Working across disciplines is also challenging for our editorial team. Each editor-in-chief comes from a particular disciplinary background, and it is not possible for this person, however competent, to assess fully the scientific quality of every submission. We are fortunate to have a team of very well-qualified associate editors and associate editor mentees, all of whom are subject specialists, and it is common at our Journal for the editor-in-chief to ask the appropriate associate editor for advice about whether to send a submission for review. Sometimes this process is even more complicated when we involve two or more associate editors in discussion before taking a decision about how best to handle a submission. This requires teamwork and coordination, and on reasonably rare occasions we have to ask for help from experts outside our small team if we do not have all the expertise. This takes effort -including anonymisation of submissions, confidentiality agreements, and so on, even before we decide on peer reviewers. It is simply not possible to have an editorial team which is expert in every possible sub-discipline which may be the home sub-discipline of a potential contributor.

At our Journal, we are fortunate to have good relationships within our team, so we are able to consult one another. This includes notionally less 'senior' colleagues, such as associate editors, informing notionally more 'senior' colleagues, such as the editor-in-chief, that they are wrong. In an ideal world, robust and open debate is at the heart of good science - we move forward as scientists and as a scientific community by changing our minds, adjusting to new evidence and techniques. But there is an interpersonal element to this, and this is the element of trust. In order to differ openly with a colleague, one has to have the confidence that this expression of difference will not be seen as vexatious, undermining, rude, or inappropriate.

This need for trust in interdisciplinary relationships and research is not just a question for a journal like ours - it is essential for all research partnerships across disciplines. It is easy to speak about interdisciplinary respect and trust, but there can be challenges in attaining it. Many researchers have been trained to lionise their own disciplines and to denigrate others. For example, there are quantitative researchers who have been trained to consider all qualitative data as 'mere anecdote', just as there are qualitative researchers who have been trained to see their own work as 'deep' and 'careful', with the implication being that the work of quantitative researchers is of necessity superficial and conducted without due care. It is unfortunately the case that there are indeed many qualitative researchers whose work could fairly be characterised as merely anecdotal, just as there are many quantitative researchers who conduct superficial and slapdash work. There are bad researchers in all disciplines. But stereotyping researchers from other disciplines as the 'other' is not helpful.

But there are other, perhaps less obvious, dangers. Just as it is not helpful a priori to decide that work from Discipline X is inferior or useless, it can be equally problematic for interdisciplinary research to take the opposite view - that work from Discipline X is inevitably good and helpful.
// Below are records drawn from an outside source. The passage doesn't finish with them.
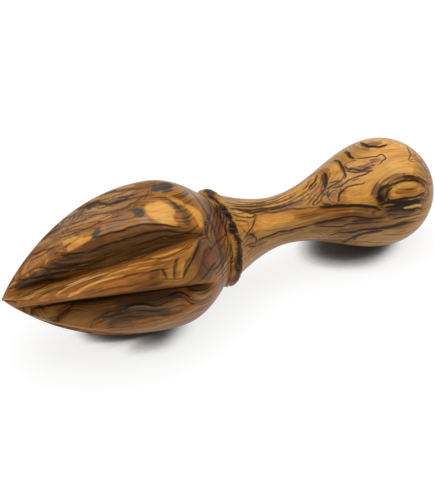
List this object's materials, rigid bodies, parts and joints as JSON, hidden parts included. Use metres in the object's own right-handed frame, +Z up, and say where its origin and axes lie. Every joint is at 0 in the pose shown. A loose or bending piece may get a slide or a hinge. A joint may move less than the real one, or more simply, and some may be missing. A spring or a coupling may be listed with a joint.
{
  "type": "citrus reamer",
  "caption": "Hand reamer turned from one piece of wood, with a pointed fluted head, a raised bead, a waisted neck and a rounded knob.",
  "frame": {"origin": "on the table, under the middle of the reamer as it lies on its head and its knob", "axes": "+X along the reamer from its tip to its knob, +Z up from the table"},
  "size_m": [0.1568, 0.0484, 0.0483],
  "materials": {
    "olive_wood": "oiled, satin to gloss, strong dark figure",
    "olive_wood_bead": "oiled, rough end grain"
  },
  "bodies": {
    "root": {"reamer_head": "olive_wood", "collar_bead": "olive_wood_bead", "handle": "olive_wood"}
  },
  "joints": []
}
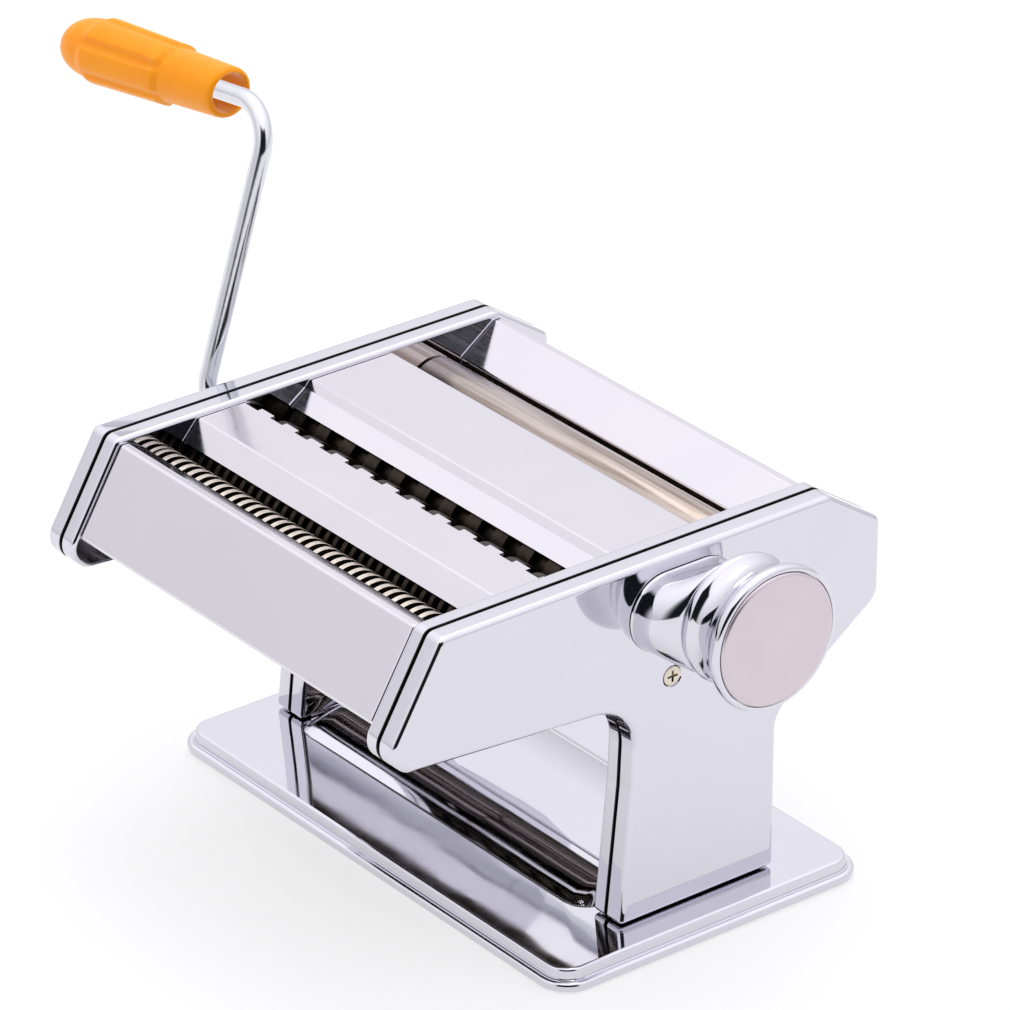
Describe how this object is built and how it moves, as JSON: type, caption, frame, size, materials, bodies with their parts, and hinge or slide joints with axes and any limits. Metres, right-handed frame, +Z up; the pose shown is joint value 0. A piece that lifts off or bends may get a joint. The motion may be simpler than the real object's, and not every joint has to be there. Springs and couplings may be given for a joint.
{
  "type": "manual pasta roller machine",
  "caption": "Hand-cranked pasta machine with smooth rollers, a wide and a fine strip cutter, a thickness knob, chrome sides on a pressed base and an orange-gripped crank.",
  "frame": {"origin": "bottom centre of the whole machine's bounding box, on the table under it", "axes": "+X along the rollers towards the thickness knob (the crank is at -X), +Y towards the rear hopper, +Z up"},
  "size_m": [0.3406, 0.1904, 0.2175],
  "materials": {
    "chrome_plate": "bright nickel-chrome plating over pressed steel",
    "bright_pressed_steel": "bright rolled stainless sheet",
    "turned_roller_steel": "ground and plated steel with fine turning marks",
    "plated_cutter_steel": "plated machined steel, slightly warm",
    "hardened_gear_steel": "hardened gear steel, lightly oiled",
    "plated_bar_steel": "bright plated bar, drawn along its length",
    "plated_screw_steel": "plated screw steel",
    "orange_plastic": "satin moulded orange polypropylene",
    "black_rubber": "matt black rubber",
    "white_nylon": "natural nylon",
    "spring_steel": "bright spring wire",
    "satin_dial_aluminium": "satin metal dial plate"
  },
  "bodies": {
    "machine_frame": {"base_plate": "chrome_plate", "base_screw_front_left": "plated_screw_steel", "base_screw_front_right": "plated_screw_steel", "base_screw_rear_left": "plated_screw_steel", "base_screw_rear_right": "plated_screw_steel", "rubber_foot_front_left": "black_rubber", "rubber_foot_front_right": "black_rubber", "rubber_foot_rear_left": "black_rubber", "rubber_foot_rear_right": "black_rubber", "side_frame_left": "chrome_plate", "side_frame_right": "chrome_plate", "side_cover_left": "chrome_plate", "side_cover_right": "chrome_plate", "cover_screw_left": "plated_screw_steel", "cover_screw_right": "plated_screw_steel", "tie_rod_front": "plated_bar_steel", "tie_rod_middle": "plated_bar_steel", "tie_rod_rear": "plated_bar_steel", "front_panel": "bright_pressed_steel", "narrow_top_plate": "bright_pressed_steel", "wide_top_plate": "bright_pressed_steel", "rear_panel": "bright_pressed_steel", "fine_comb_front": "bright_pressed_steel", "fine_comb_rear": "bright_pressed_steel", "wide_comb_front": "bright_pressed_steel", "wide_comb_rear": "bright_pressed_steel", "scraper_front": "bright_pressed_steel", "scraper_rear": "bright_pressed_steel", "regulator_boss": "chrome_plate"},
    "fine_cutter_front_shaft": {"fine_cutter_front": "plated_cutter_steel", "fine_gear_front": "hardened_gear_steel"},
    "fine_cutter_rear_shaft": {"fine_cutter_rear": "plated_cutter_steel", "fine_gear_rear": "hardened_gear_steel"},
    "wide_cutter_front_shaft": {"wide_cutter_front": "plated_cutter_steel", "wide_gear_front": "hardened_gear_steel"},
    "wide_cutter_rear_shaft": {"wide_cutter_rear": "plated_cutter_steel", "wide_gear_rear": "hardened_gear_steel"},
    "smooth_rear_shaft": {"smooth_roller_rear": "turned_roller_steel", "smooth_gear_rear": "hardened_gear_steel"},
    "smooth_front_shaft": {"smooth_roller_front": "turned_roller_steel", "smooth_gear_front": "hardened_gear_steel"},
    "roller_carriage": {"roller_bearing_left": "white_nylon", "roller_bearing_right": "white_nylon"},
    "crank": {"crank_rod": "plated_bar_steel"},
    "crank_handle": {"crank_grip": "orange_plastic"},
    "regulator_shaft": {"regulator_spindle": "plated_screw_steel", "knob_spring": "spring_steel"},
    "regulator_dial_knob": {"regulator_knob": "chrome_plate", "knob_dial": "satin_dial_aluminium", "knob_set_screw": "plated_screw_steel"}
  },
  "joints": [
    {"name": "wide_cutter_turn", "type": "hinge", "parent": "machine_frame", "child": "wide_cutter_front_shaft", "pos_m": [0.04467, -0.02166, 0.115], "axis": [1, 0, 0], "continuous": true},
    {"name": "wide_cutter_rear_turn", "type": "hinge", "parent": "machine_frame", "child": "wide_cutter_rear_shaft", "pos_m": [0.04467, -0.00316, 0.115], "axis": [1, 0, 0], "continuous": true},
    {"name": "fine_cutter_turn", "type": "hinge", "parent": "machine_frame", "child": "fine_cutter_front_shaft", "pos_m": [0.04467, -0.06086, 0.115], "axis": [1, 0, 0], "continuous": true},
    {"name": "fine_cutter_rear_turn", "type": "hinge", "parent": "machine_frame", "child": "fine_cutter_rear_shaft", "pos_m": [0.04467, -0.04346, 0.115], "axis": [1, 0, 0], "continuous": true},
    {"name": "roller_turn", "type": "hinge", "parent": "machine_frame", "child": "smooth_rear_shaft", "pos_m": [0.04467, 0.04734, 0.114], "axis": [1, 0, 0], "continuous": true},
    {"name": "roller_gap", "type": "slide", "parent": "machine_frame", "child": "roller_carriage", "axis": [0, -1, 0], "range_m": [0, 0.0026]},
    {"name": "adjustable_roller_turn", "type": "hinge", "parent": "roller_carriage", "child": "smooth_front_shaft", "pos_m": [0.04467, 0.02664, 0.114], "axis": [1, 0, 0], "continuous": true},
    {"name": "crank_pull", "type": "slide", "parent": "wide_cutter_front_shaft", "child": "crank", "axis": [-1, 0, 0], "range_m": [0, 0.016]},
    {"name": "grip_spin", "type": "hinge", "parent": "crank", "child": "crank_handle", "pos_m": [-0.06363, 0.00838, 0.21143], "axis": [-0.993, -0.0352, -0.113], "continuous": true},
    {"name": "regulator_turn", "type": "hinge", "parent": "machine_frame", "child": "regulator_shaft", "pos_m": [0.14467, 0.02354, 0.114], "axis": [1, 0, 0], "range_deg": [0, 180]},
    {"name": "knob_pull", "type": "slide", "parent": "regulator_shaft", "child": "regulator_dial_knob", "axis": [1, 0, 0], "range_m": [0, 0.004], "stiffness_N_per_m": 800, "springref_m": -0.004, "deforming": ["knob_spring"]}
  ],
  "couplings": [
    {"joint": "wide_cutter_rear_turn", "follows": "wide_cutter_turn", "ratio": -1},
    {"joint": "fine_cutter_rear_turn", "follows": "fine_cutter_turn", "ratio": -1},
    {"joint": "adjustable_roller_turn", "follows": "roller_turn", "ratio": -1},
    {"joint": "roller_gap", "follows": "regulator_turn", "m_per_rad": 0.00082761}
  ]
}
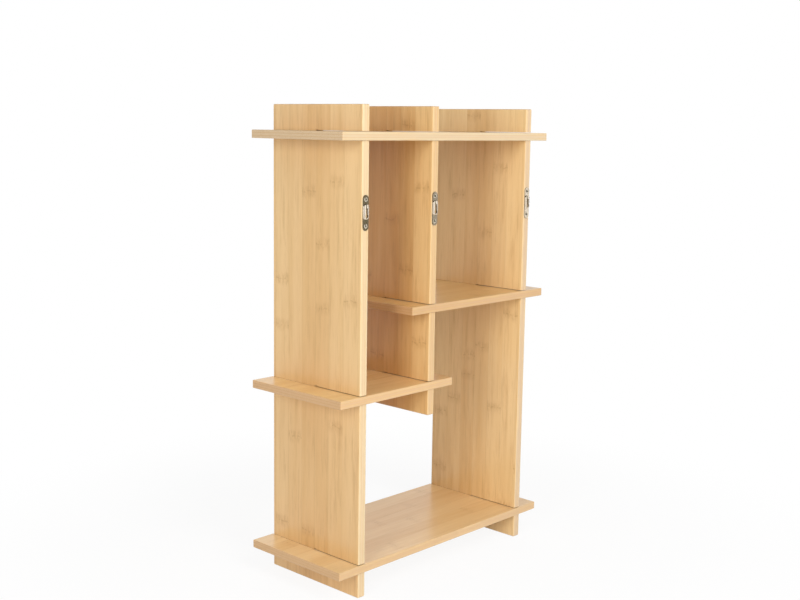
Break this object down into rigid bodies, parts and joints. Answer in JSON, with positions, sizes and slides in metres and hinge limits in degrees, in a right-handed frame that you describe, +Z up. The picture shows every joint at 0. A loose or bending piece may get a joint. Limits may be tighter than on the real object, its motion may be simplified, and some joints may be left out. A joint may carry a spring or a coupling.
{
  "type": "plant stand",
  "caption": "Open plant stand of bamboo boards joined by halved slots, with staggered shelves at uneven heights and keyhole plates on one side for hanging it on a wall.",
  "frame": {"origin": "on the floor under the stand, in the middle of its overall box", "axes": "+X along the shelves to the right as seen from the side with the keyhole plates, +Y from the plates to the other side, +Z up"},
  "size_m": [0.453, 0.1898, 0.7],
  "materials": {
    "panel_bamboo": "satin clear lacquer, grain upright",
    "shelf_bamboo": "satin clear lacquer, grain along the shelf",
    "hanger_steel": "bright nickel plate",
    "screw_steel": "bright nickel plate"
  },
  "bodies": {
    "root": {"left_panel": "panel_bamboo", "centre_panel": "panel_bamboo", "right_panel": "panel_bamboo", "top_shelf": "shelf_bamboo", "upper_right_shelf": "shelf_bamboo", "lower_left_shelf": "shelf_bamboo", "bottom_shelf": "shelf_bamboo", "left_hanger_plate": "hanger_steel", "left_hanger_upper_screw": "screw_steel", "left_hanger_lower_screw": "screw_steel", "centre_hanger_plate": "hanger_steel", "centre_hanger_upper_screw": "screw_steel", "centre_hanger_lower_screw": "screw_steel", "right_hanger_plate": "hanger_steel", "right_hanger_upper_screw": "screw_steel", "right_hanger_lower_screw": "screw_steel"}
  },
  "joints": []
}
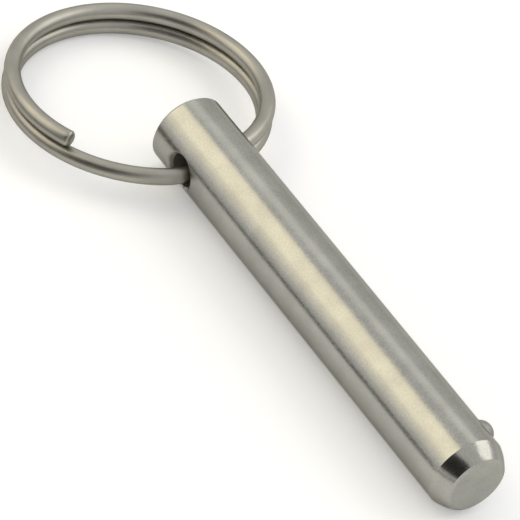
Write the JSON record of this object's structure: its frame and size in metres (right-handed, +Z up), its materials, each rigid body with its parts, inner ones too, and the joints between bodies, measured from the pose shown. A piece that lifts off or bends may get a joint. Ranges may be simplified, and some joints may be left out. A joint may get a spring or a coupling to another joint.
{
  "type": "ball lock pin",
  "caption": "Headless quick-release pin: a turned steel shank with a spring-loaded detent ball near its nose and a split ring through its head end.",
  "frame": {"origin": "on the shank's axis, half way between the ring hole and the detent ball, in the middle of the plain grip", "axes": "+X along the shank towards the nose, +Z up as the pin lies at rest, +Y across it; the ring hole runs nearly along Y"},
  "size_m": [0.058, 0.0218, 0.0064],
  "materials": {
    "shank_steel": "fine-turned satin stainless steel",
    "ball_steel": "polished stainless steel",
    "spring_steel": "drawn spring wire",
    "ring_wire": "drawn stainless wire, satin"
  },
  "bodies": {
    "shank": {"shank": "shank_steel", "detent_spring": "spring_steel"},
    "ball": {"detent_ball": "ball_steel"},
    "ring": {"split_ring": "ring_wire"}
  },
  "joints": [
    {"name": "ball_press", "type": "slide", "parent": "shank", "child": "ball", "axis": [0, 0.8387, 0.5446], "range_m": [-0.0005, 0], "stiffness_N_per_m": 1300, "springref_m": 0.001, "deforming": ["detent_spring"]},
    {"name": "ring_swing", "type": "hinge", "parent": "shank", "child": "ring", "pos_m": [-0.0169, 0, 0], "axis": [0, 0.9962, 0.0872], "range_deg": [-160, 170]}
  ]
}
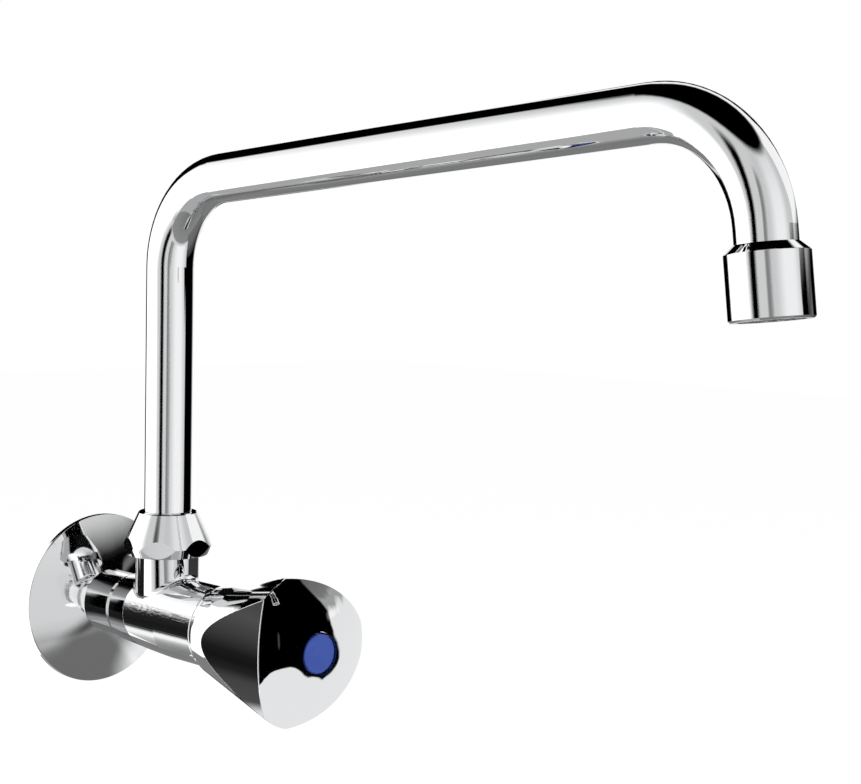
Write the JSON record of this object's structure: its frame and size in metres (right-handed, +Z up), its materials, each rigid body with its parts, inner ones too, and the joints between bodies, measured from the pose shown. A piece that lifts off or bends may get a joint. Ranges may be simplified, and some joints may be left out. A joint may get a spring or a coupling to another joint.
{
  "type": "wall tap",
  "caption": "Wall-mounted cold-water sink tap with a swivelling high bent spout, a conical cap nut, a faceted turning handle on the body's front end and a screw-on aerator.",
  "frame": {"origin": "on the wall plane, on the axis of the horizontal body and its threaded inlet tail", "axes": "+Y into the wall along the inlet tail, -Y out into the room along the body to the handle, +Z up along the spout riser, +X along the wall to the right of someone facing it"},
  "size_m": [0.0676, 0.3385, 0.2257],
  "materials": {
    "chrome": "polished plating",
    "brass": "turned, unplated",
    "rubber": "matte",
    "white_plastic": "moulded",
    "grey_plastic": "moulded",
    "steel": "plain stainless",
    "blue_index": "glossy"
  },
  "bodies": {
    "tap": {"body": "chrome", "rosette": "chrome", "rosette_seal": "rubber", "bonnet": "brass", "bonnet_gasket": "rubber", "slide_ring_lower": "white_plastic", "slide_ring_upper": "white_plastic", "spout_nut": "chrome"},
    "spout": {"spout_tube": "chrome", "spout_nipple": "brass", "spout_o_ring_lower": "rubber", "spout_o_ring_upper": "rubber", "spout_end": "chrome", "aerator_shell": "chrome", "aerator_washer": "rubber", "aerator_cartridge": "grey_plastic", "aerator_inlet_screen": "steel", "aerator_jet_plate": "grey_plastic", "aerator_outlet_screen": "steel"},
    "knob": {"handle": "chrome", "spline_bush": "white_plastic", "handle_screw": "steel", "index_button": "blue_index", "spindle": "brass", "spindle_o_ring_inner": "rubber", "spindle_o_ring_outer": "rubber", "circlip": "steel"},
    "valve": {"valve_carrier": "brass", "valve_washer": "rubber", "washer_screw": "brass"}
  },
  "joints": [
    {"name": "spout_swivel", "type": "hinge", "parent": "tap", "child": "spout", "pos_m": [0, -0.0451, 0.035], "axis": [0, 0, 1], "range_deg": [-95, 95]},
    {"name": "handle_turn", "type": "hinge", "parent": "tap", "child": "knob", "pos_m": [0, -0.1, 0], "axis": [0, -1, 0], "range_deg": [0, 900]},
    {"name": "valve_lift", "type": "slide", "parent": "tap", "child": "valve", "axis": [0, -1, 0], "range_m": [0, 0.0051]}
  ],
  "couplings": [
    {"joint": "valve_lift", "follows": "handle_turn", "m_per_rad": 0.00031831}
  ]
}
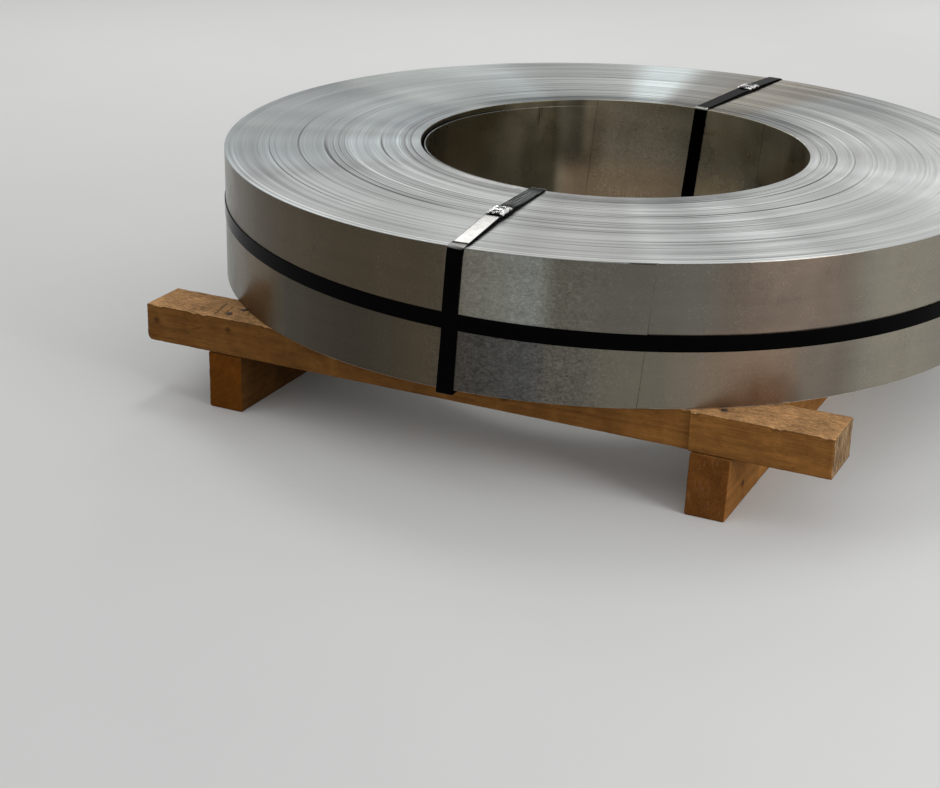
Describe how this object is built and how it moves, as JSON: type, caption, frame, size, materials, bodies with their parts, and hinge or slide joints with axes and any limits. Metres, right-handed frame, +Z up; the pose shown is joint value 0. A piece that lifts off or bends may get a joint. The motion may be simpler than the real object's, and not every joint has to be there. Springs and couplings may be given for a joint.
{
  "type": "strapped steel coil on a timber skid",
  "caption": "Wound strip steel coil lying eye up on a timber skid, with an open bore and steel straps round the wall and through the eye, each closed by a pressed seal.",
  "frame": {"origin": "on the floor straight under the coil's axis", "axes": "+Z up along the bore, +X along the skid's cross timbers, -Y to the side with the notched front timber"},
  "size_m": [1.0178, 1.0201, 0.2979],
  "materials": {
    "galvanised_strip": "satin",
    "strapping": "gloss",
    "seal": "satin",
    "timber": "rough sawn",
    "nail": "dull"
  },
  "bodies": {
    "root": {"strip_coil": "galvanised_strip", "belly_strap": "strapping", "belly_seal": "seal", "front_eye_strap": "strapping", "front_eye_seal": "seal", "rear_eye_strap": "strapping", "rear_eye_seal": "seal", "front_cross_timber": "timber", "rear_cross_timber": "timber", "left_bearer": "timber", "right_bearer": "timber", "skid_nails": "nail"}
  },
  "joints": []
}
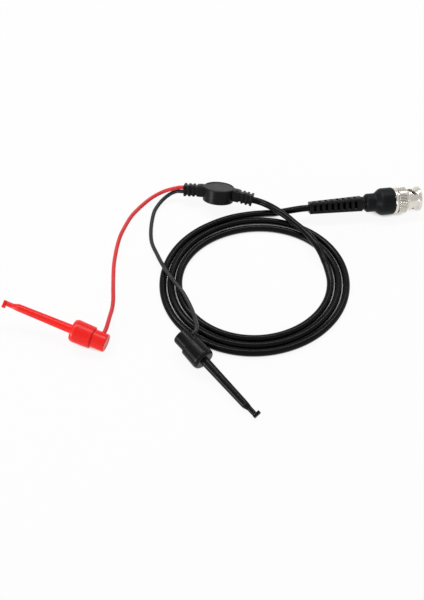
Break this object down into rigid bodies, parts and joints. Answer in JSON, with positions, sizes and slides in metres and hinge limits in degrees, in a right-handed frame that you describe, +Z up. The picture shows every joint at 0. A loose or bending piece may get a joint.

Interdisciplinary respect is much more challenging than simply declaring that the work of colleagues in other disciplines is good, even when, and possibly especially when, one does not fully understand the methods used by those from other disciplines. There has to be space both for challenging interdisciplinary questions and for frank discussions about methods and conclusions. In the end, it may not be fully possible to understand what a colleague from another discipline has done, as it may take full academic training in that discipline to understand the colleague's assumptions and methods. But asking questions across disciplines is important, and being prepared to try to answer questions across disciplines is equally important. It is not respectful simply to take for granted that another researcher must be right just because their work is not immediately understandable across disciplines. Disciplinary defensiveness may be more common in disciplines of 'lower status' than others, although I am unaware of good data to support this supposition, but disciplinary defensiveness (as opposed to standing up for and explaining the strengths of an approach one is taking) may close down debate and may well be bad for interdisciplinarity.

In an academic world in which competition across disciplines and amongst scientists is commonly encouraged, in a world in which many of us compete for the same resources, the temptation either unfairly to denigrate the other or to praise the other without robustly interrogating their work, are two sides of an unhelpful coin. Academic conflict, furthermore, can both flourish and be inappropriately avoided in a divided and high-conflict society. We believe that it is the collective responsibility of all researchers to keep real, robust, debate going. This takes trust both in others and in the academic system which sustains us all.